- **DATA SEGMENT**
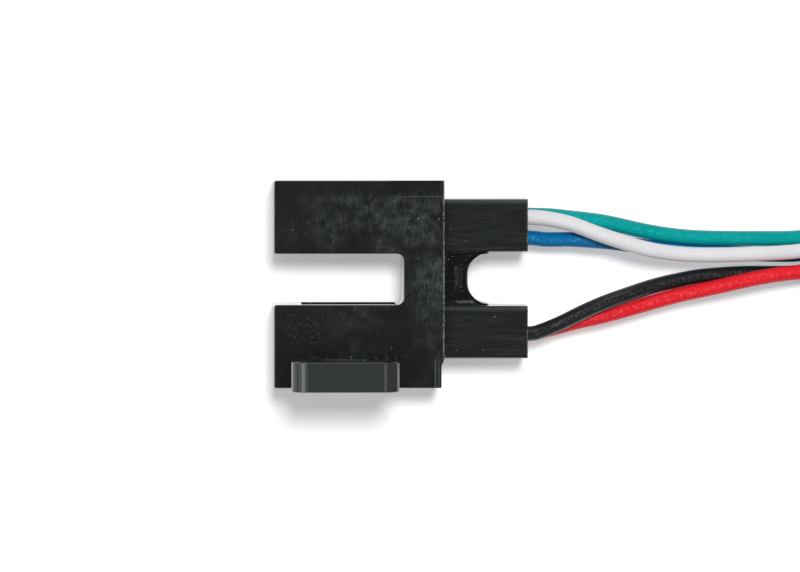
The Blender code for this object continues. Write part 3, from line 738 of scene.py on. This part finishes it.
# Painted highlight: a lighter band along each shell's upper edge.
for edge in SHELL_EDGE_HIGHLIGHTS_Y:
    lift = add_node(tree, MATH, {
        0: soft_band(tree, y, edge, 0.12 * MM), 1: 0.14, 2: lift}, operation="MULTIPLY_ADD")
colour = add_node(tree, MIX, {
    "Factor": lift, 6: linear("#080b0b"), 7: linear("#596260")}, data_type="RGBA")
motes = dots(tree, place, cell=0.4, radius=0.07, share=0.5)
colour = add_node(tree, MIX, {"Factor": motes, 6: colour, 7: linear("#a9aca2")}, data_type="RGBA")
chips = add_node(tree, NOISE, {"Vector": place, "Scale": per_mm(0.12), "Detail": 3, "Roughness": 0.7})
chips = add_node(tree, RANGE, {
    "Value": chips, "From Min": 0.42, "From Max": 0.64, "To Min": 0, "To Max": 0.8})
sawn = add_node(tree, MATH, {0: soft_band(tree, x, TAIL_X, 0.04 * MM), 1: chips}, operation="MULTIPLY")
colour = add_node(tree, MIX, {"Factor": sawn, 6: colour, 7: linear("#8d8471")}, data_type="RGBA")
wear(tree, shader, "Base Color", colour)
upright = upright_faces(tree)
dull = add_node(tree, RANGE, {"Value": upright, "To Min": 0.36, "To Max": 0.12})
wear(tree, shader, "Roughness", dull)
strength = add_node(tree, RANGE, {"Value": upright, "To Min": 0.2, "To Max": 0.02})
relief = add_node(tree, "ShaderNodeBump", {
    "Height": core_lines, "Strength": strength, "Distance": 0.02 * MM})
wear(tree, shader, "Normal", relief)
for name in ("sensor_shell", "emitter_shell"):
    bpy.data.objects[name].material_slots[0].material = shell_plastic
print("the shells wear", shell_plastic.name)

# %% [markdown]
# ## Epoxy, wires and metal
#
# Poured epoxy cures to a gloss. This bead is full of tiny bright specks, which are grains of filler and
# trapped air, 0.04 to 0.08 mm wide, in three sizes. The potting in the shells is the same resin with
# hardly any.

# %% Poured epoxy with specks
def poured_epoxy(name, speck_share):
    """A glossy black resin, in which this share of the cells holds a speck."""
    material, tree, shader = new_material(name, "#060708", 0.16, ior=1.5)
    place = add_node(tree, "ShaderNodeTexCoord").outputs["Object"]
    colour = linear("#060708")
    for cell, radius in ((0.11, 0.20), (0.17, 0.15), (0.45, 0.09)):
        specks = dots(tree, place, cell, radius, speck_share)
        colour = add_node(tree, MIX, {"Factor": specks, 6: colour, 7: linear("#7d8482")}, data_type="RGBA")
    wear(tree, shader, "Base Color", colour)
    waves = add_node(tree, NOISE, {"Vector": place, "Scale": per_mm(0.25), "Detail": 3})
    relief = add_node(tree, "ShaderNodeBump", {"Height": waves, "Strength": 0.5, "Distance": 0.03 * MM})
    wear(tree, shader, "Normal", relief)
    return material


bead_epoxy = poured_epoxy("epoxy_poured_speckled", 0.34)
bead.data.materials.append(bead_epoxy)
potting_epoxy = poured_epoxy("epoxy_potting", 0.06)
for name in ("sensor_potting", "emitter_potting"):
    bpy.data.objects[name].material_slots[0].material = potting_epoxy
print("the bead wears", bead_epoxy.name)

# %% [markdown]
# The PVC of the wires is satin, with faint ripples from the extruder. Each colour comes in two tones,
# in patches of 1.3 mm, and a paler one is painted in flecks of 0.15 mm along the upward crest as a
# highlight.

# %% PVC of five colours
def extruded_pvc(name, colour, shade, light, specular):
    """Wire insulation: a colour, a darker tone of it in patches, and a light one painted on the crest as a
    highlight.
    """
    material, tree, shader = new_material(name, colour, 0.33, ior=1.53)
    shader.inputs["Specular IOR Level"].default_value = specular
    place = add_node(tree, "ShaderNodeTexCoord").outputs["Object"]
    tones = add_node(tree, NOISE, {"Vector": place, "Scale": per_mm(1.3), "Detail": 3})
    mixed = add_node(tree, MIX, {"Factor": tones, 6: linear(colour), 7: linear(shade)}, data_type="RGBA")
    flecks = add_node(tree, NOISE, {"Vector": place, "Scale": per_mm(0.15), "Detail": 2, "Roughness": 0.6})
    # Painted highlight: flecks of the light tone on faces that look upwards.
    normal = add_node(tree, "ShaderNodeNewGeometry").outputs["Normal"]
    upward = add_node(tree, "ShaderNodeSeparateXYZ", {"Vector": normal}).outputs["Z"]
    painted_crest_highlight = add_node(tree, RANGE, {"Value": upward, "From Min": 0.86, "From Max": 0.99})
    scuff_and_highlight = add_node(tree, RANGE, {"Value": flecks, "From Min": 0.50, "From Max": 0.74})
    scuff_and_highlight = add_node(tree, MATH, {0: painted_crest_highlight, 1: scuff_and_highlight}, operation="MULTIPLY")
    mixed = add_node(tree, MIX, {"Factor": scuff_and_highlight, 6: mixed, 7: linear(light)}, data_type="RGBA")
    wear(tree, shader, "Base Color", mixed)
    satin = add_node(tree, RANGE, {
        "Value": flecks, "From Min": 0.3, "From Max": 0.7, "To Min": 0.24, "To Max": 0.42})
    wear(tree, shader, "Roughness", satin)
    relief = add_node(tree, "ShaderNodeBump", {"Height": flecks, "Strength": 0.2, "Distance": 0.02 * MM})
    wear(tree, shader, "Normal", relief)
    return material


# Each wire: its colour, a darker tone in patches, the light tone of the painted crest highlight, and its
# specular level.
PVC_TONES = {
    "blue_wire": ("#0474b0", "#0466a0", "#3f9ccf", 0.22),
    "green_wire": ("#03a4a1", "#039593", "#18c0bd", 0.15),
    "white_wire": ("#eae9eb", "#e2e0e2", "#f4f4f6", 0.3),
    "red_wire": ("#f02733", "#e6212c", "#f4656c", 0.2),
    "black_wire": ("#1b1d1e", "#161819", "#57585a", 0.5),
}
for name, tones in PVC_TONES.items():
    wires[name].data.materials.append(extruded_pvc("pvc_" + name.split("_")[0], *tones))
print("five wires wear PVC")

# %% [markdown]
# The strands and leads are copper, dipped in tin, and the solder is bare tin alloy: metal, a little dull
# where it cooled unevenly. Each package is cast epoxy: the emitter's is clear, and the sensor's is dyed
# so dark that only infrared passes. The tie is moulded nylon.

# %% Tinned copper, solder and the packages inside
def tinned_metal(name, colour, roughness):
    """Metal with a skin of tin that is duller and brighter in turns of 0.2 mm."""
    material, tree, shader = new_material(name, colour, roughness, metallic=1.0)
    place = add_node(tree, "ShaderNodeTexCoord").outputs["Object"]
    dips = add_node(tree, NOISE, {"Vector": place, "Scale": per_mm(0.2), "Detail": 3})
    dull = add_node(tree, RANGE, {"Value": dips, "To Min": roughness - 0.1, "To Max": roughness + 0.15})
    wear(tree, shader, "Roughness", dull)
    relief = add_node(tree, "ShaderNodeBump", {"Height": dips, "Strength": 0.4, "Distance": 0.02 * MM})
    wear(tree, shader, "Normal", relief)
    return material


def cast_epoxy(name, colour, clear):
    """Glossy epoxy of a package, with this share of clearness."""
    material, tree, shader = new_material(name, colour, 0.08, ior=1.55)
    shader.inputs["Transmission Weight"].default_value = clear
    place = add_node(tree, "ShaderNodeTexCoord").outputs["Object"]
    flow = add_node(tree, NOISE, {"Vector": place, "Scale": per_mm(1.0)})
    gloss = add_node(tree, RANGE, {"Value": flow, "To Min": 0.04, "To Max": 0.14})
    wear(tree, shader, "Roughness", gloss)
    return material


nylon, tree, shader = new_material("nylon_black", "#151617", 0.45, ior=1.53)
place = add_node(tree, "ShaderNodeTexCoord").outputs["Object"]
skin = add_node(tree, NOISE, {"Vector": place, "Scale": per_mm(0.5), "Detail": 3})
colour = add_node(tree, MIX, {
    "Factor": skin, 6: linear("#121314"), 7: linear("#1c1e1f")}, data_type="RGBA")
wear(tree, shader, "Base Color", colour)
wear(tree, shader, "Roughness", add_node(tree, RANGE, {"Value": skin, "To Min": 0.36, "To Max": 0.54}))
pits = add_node(tree, NOISE, {"Vector": place, "Scale": per_mm(0.1)})
relief = add_node(tree, "ShaderNodeBump", {"Height": pits, "Strength": 0.3, "Distance": 0.02 * MM})
wear(tree, shader, "Normal", relief)
tie.data.materials.append(nylon)

tinned = tinned_metal("copper_tinned", "#d9d7d2", 0.3)
solder = tinned_metal("solder_tin", "#cfd0d2", 0.25)
for piece in ends.values():
    piece.data.materials.append(tinned)
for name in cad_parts:
    if "_lead_" in name or name.endswith("_strands"):
        bpy.data.objects[name].material_slots[0].material = tinned
    elif name.endswith("_solder"):
        bpy.data.objects[name].material_slots[0].material = solder
bpy.data.objects["sensor_package"].material_slots[0].material = cast_epoxy("epoxy_infrared", "#1a0f1f", 0.3)
bpy.data.objects["emitter_package"].material_slots[0].material = cast_epoxy("epoxy_clear", "#dfe2ea", 0.9)
print("metal and lenses are set")

# %% [markdown]
# ## Light, floor and background
#
# The picture has a white ground with a short, soft shadow towards its lower edge. The key light is a
# round lamp, 10.5 degrees behind the vertical and 2 to the right, so that the floor of the slot stays
# lit. It lights without a glint of its own. Two soft boxes, one behind and one in front, fill in and
# give broad glints. A third, at the left, and a small round one at the right are there for glints
# alone: they draw the lines on the lug's corners and the wires. The floor is white card. For the
# camera it glows a little, so that it is pure white away from the shadow.

# %% Lamps and world
def lamp(name, lean_right, lean_back, distance, size, level, shows_in_gloss=True, lights_matter=True):
    """A round lamp aimed at the part. Its level is the share of full light that it gives."""
    light = bpy.data.lights.new(name, "AREA")
    light.shape = "DISK"
    light.size = size
    light.energy = level * (math.pi * distance) ** 2
    towards = Vector((math.tan(math.radians(lean_right)), math.tan(math.radians(lean_back)), 1))
    towards.normalize()
    turn = towards.to_track_quat("Z", "Y").to_matrix().to_4x4()
    made = bpy.data.objects.new(name, light)
    made.matrix_world = Matrix.Translation(distance * towards) @ turn
    made.visible_glossy = shows_in_gloss
    made.visible_diffuse = lights_matter
    bpy.context.scene.collection.objects.link(made)
    return made


lamp("lamp_top", lean_right=2, lean_back=10.5, distance=1.0, size=0.17, level=0.74, shows_in_gloss=False)
lamp("softbox_back", lean_right=5, lean_back=52, distance=0.9, size=0.35, level=0.07)
lamp("softbox_front", lean_right=-15, lean_back=-48, distance=0.9, size=0.30, level=0.03)
lamp("softbox_left", lean_right=-34, lean_back=0, distance=0.9, size=0.55, level=0.24, lights_matter=False)
lamp("glint_right", lean_right=12, lean_back=-2, distance=0.9, size=0.04, level=0.004, lights_matter=False)
world = bpy.data.worlds.new("studio")
world.use_nodes = True
world.node_tree.nodes["Background"].inputs["Color"].default_value = linear("#b4b6b8")
world.node_tree.nodes["Background"].inputs["Strength"].default_value = 0.40
bpy.context.scene.world = world
bpy.context.scene.view_settings.view_transform = "Standard"
print("five lamps and a grey world")

# %% The floor
FLOOR_GLOW = 0.35
FLOOR_HALF = 1.5  # metres from its middle to each side

floor_card, tree, shader = new_material("card_white", "#f2f2f2", 0.9)
rays = add_node(tree, "ShaderNodeLightPath")
seen = add_node(tree, MATH, {
    0: rays.outputs["Is Camera Ray"], 1: rays.outputs["Is Glossy Ray"]}, operation="ADD")
seen = add_node(tree, MATH, {0: seen, 1: rays.outputs["Is Transmission Ray"]}, operation="ADD")
wear(tree, shader, "Emission Strength", add_node(tree, MATH, {0: seen, 1: FLOOR_GLOW}, operation="MULTIPLY"))
shader.inputs["Specular IOR Level"].default_value = 0.0
shader.inputs["Emission Color"].default_value = (1, 1, 1, 1)
form = bmesh.new()
bmesh.ops.create_grid(form, x_segments=1, y_segments=1, size=FLOOR_HALF,
                      matrix=Matrix.Translation((0, 0, -0.02 * MM)))
floor_mesh = bpy.data.meshes.new("floor")
form.to_mesh(floor_mesh)
form.free()
floor_mesh.materials.append(floor_card)
floor = bpy.data.objects.new("floor", floor_mesh)
bpy.context.scene.collection.objects.link(floor)
print("the floor is", 2 * FLOOR_HALF, "m wide")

- **PROBLEM TO WORK ON**
Each line containing "scene" counts once; state the total number of such lines and nothing else.

- **SOLUTION FOR THIS EXERCISE**
5